Just got found PMU…I’m devastated. What’s everyone else’s experience with this? How did you cope and were you able to successfully appeal?
Hi, I’ve recently been found PMU due to a history of poor mental health when I was a teenager. It was triggered by a specific event but now I’ve healed from that and my mental health has been grand for the past two years (I’m only 18, so I know it’s not been much time since my issues but I haven’t struggled with it at all in 2 years now).

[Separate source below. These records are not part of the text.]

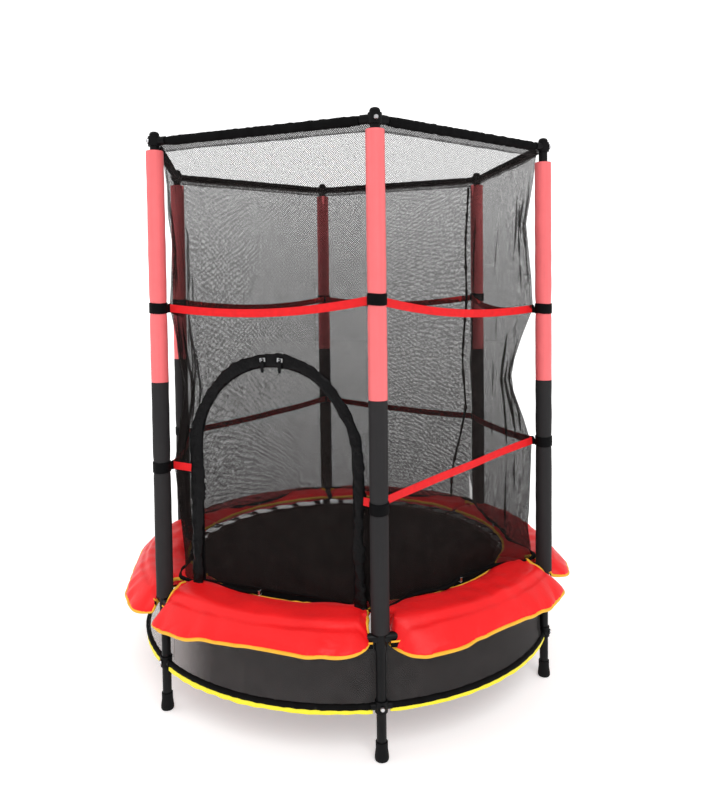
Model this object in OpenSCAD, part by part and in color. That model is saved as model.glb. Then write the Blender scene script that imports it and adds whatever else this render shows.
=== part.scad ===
// Six-pole children's trampoline with a net enclosure and a zipped net door.
// The origin is on the floor under the centre of the bed. +Z is up and the door faces -Y.

/* [Frame] */
// Radius of the circle that the six uprights stand on
pole_circle_r = 640; // [620:5:660]
// Height of the top of the posts above the floor
post_top_z = 1606; // [1500:2:1700]
// Height of the axis of the main frame ring
ring_z = 310; // [305:1:312]
// Height of the axis of the lower ring that the skirt hangs down to
lower_ring_z = 138; // [100:2:160]
// Outer diameter of the legs, the posts and the frame ring
tube_d = 25; // [22:1:25]
// Wall thickness of the steel tubes
tube_wall = 1.5; // [1:0.1:2]
// Outer diameter of the straight rods of the top ring
top_rod_d = 16; // [14:1:17]
// Outer diameter of the curved rods of the lower ring
lower_rod_d = 12; // [10:1:12]

/* [Foam sleeves] */
// Outer diameter of the foam sleeves on the posts
sleeve_d = 47; // [42:1:48]
// Distance from the top of the posts down to the upper sleeves
sleeve_top_gap = 52; // [46:1:150]

/* [Bed] */
// Radius of the jumping mat
mat_r = 506; // [500:2:554]
// Height of the middle of the jumping mat
mat_z = 318; // [314:0.5:318]
// Number of elastic loops that hold the mat in the frame ring
loop_count = 36; // [18:6:36]
// Radius of the inner edge of the pads
pad_inner_r = 502; // [480:2:508]
// Height of the flat top of the pads
pad_top_z = 350; // [346:1:350]
// Radius of the drooping outer corners of the pads
pad_outer_r = 714; // [700:1:720]
// Distance from the centre to the straight outer edge of a pad
pad_flat_d = 690; // [680:1:700]

/* [Enclosure] */
// Distance from the centre to each flat side of the net
net_d = 512; // [505:1:516]
// Height of the upper webbing strap
upper_strap_z = 1130; // [1080:5:1200]
// Height of the lower webbing strap
lower_strap_z = 690; // [640:5:740]
// Width of the webbing straps
strap_w = 22; // [18:1:28]

/* [Door] */
// Radius of the middle of the zip band round the top of the door
arch_r = 240; // [220:1:242]
// Height where the straight sides of the door meet its round top
arch_spring_z = 744; // [720:2:780]
// Sideways shift of the door from the middle of its side
door_x = 10; // [0:1:14]
// Height of the bottom edge of the door flap
door_bottom_z = 363; // [363:1:370]

/* [Hidden] */
SIDES = 6;
STEP = 360 / SIDES;
POSITIONS = ["front_right", "right", "back_right", "back_left", "left", "front_left"];
PANELS = ["front_right", "back_right", "back", "back_left", "front_left", "front"];

$fn = 48;
fit_gap = 0.2;
steel = "#1c1c1e";
plastic = "#141415";
coral = "#fc6c70";
charcoal = "#343436";
red = "#f5232b";
yellow = "#fbe83c";
mesh_grey = "#4a4a4c";
net_grey = "#6e6a69";
zinc = "#c8c8cc";

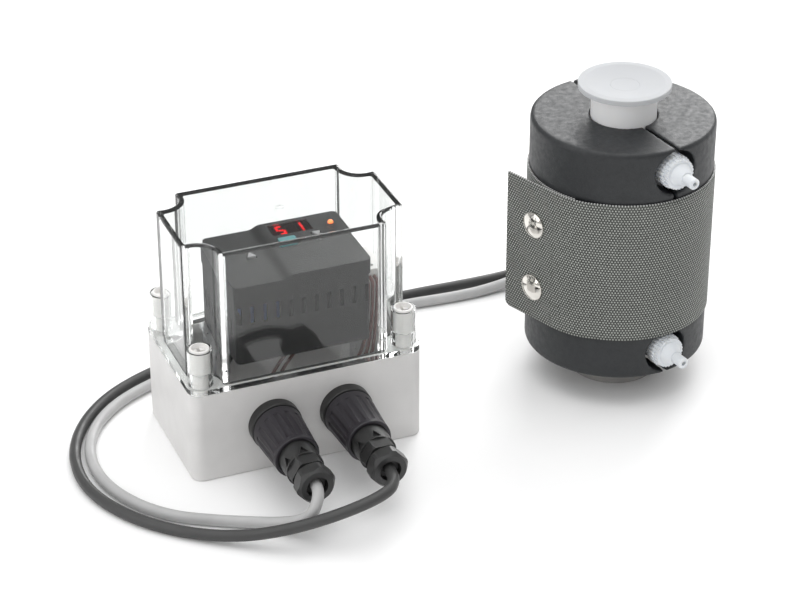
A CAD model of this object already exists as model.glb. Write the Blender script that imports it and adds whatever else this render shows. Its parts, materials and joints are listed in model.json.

I wrote a letter to the senior medical officer who reviewed my case stating this, along with a letter from my GP stating I had never been diagnosed with anything, never been referred to a specialist and never been given any medication and that they had no concerns about me basically. However, the senior medical officer found on my medical records an incident when I was 9 where I had been referred to the GP by my school for “low mood and anxiety”. I didn’t remember this so I asked my mum about it, and she says basically I had fallen out with my friends at the time and my teacher was a little concerned, so he sent that referral, but the school nurses and the GP found there was no issue. If I can find proof about how both the school nurses and GP found it was a non-issue at the time, could that help with an appeal? The senior medical officer stated it showed I could relapse again, but if it was never an issue in the first place, also considering my age at the time, would I potentially be ok? I don’t think the info from the school nurses would have been available to the senior medical officer when they reviewed my case.
I know for a successful appeal I need new evidence that contradicts the senior medical officer’s original decision, but I don’t know where to even begin with that. I’ve sent a message to my recruiter but if I do hear back, it probably won’t be until Monday or perhaps later. I’m also going to book an appointment with my GP to discuss how to gather evidence for an appeal. Is there anything else I could be doing? What have other people’s experiences with being found PMU been, how did you manage and were you able to successfully appeal? How?
I’ve applied for the army as well and am currently going through the medical process with them. I just really hope I’ve still got a chance. I have worked really hard to get where I currently am, and I know I’ve struggled in the past but I well and truly have moved beyond it and I’m not at risk of relapsing whatsoever. I developed a lot of coping strategies due to that specific event I mentioned at the start, and I’ve been able to push through and endure so much. I just finished college to get my A levels and even when it felt impossible to manage I just kept going and now I’m predicted all A’s or higher, I’ve even won some awards for it. I did all that while training pretty intensely for the RAF PJFT and army assessment centre which meant I had no free time and but I was determined to keep working hard. I know I’m capable and resilient enough to cope for a difficult life in the armed forces as well. I’m just worried I’ll be denied a chance at it. I’m honestly just so gutted.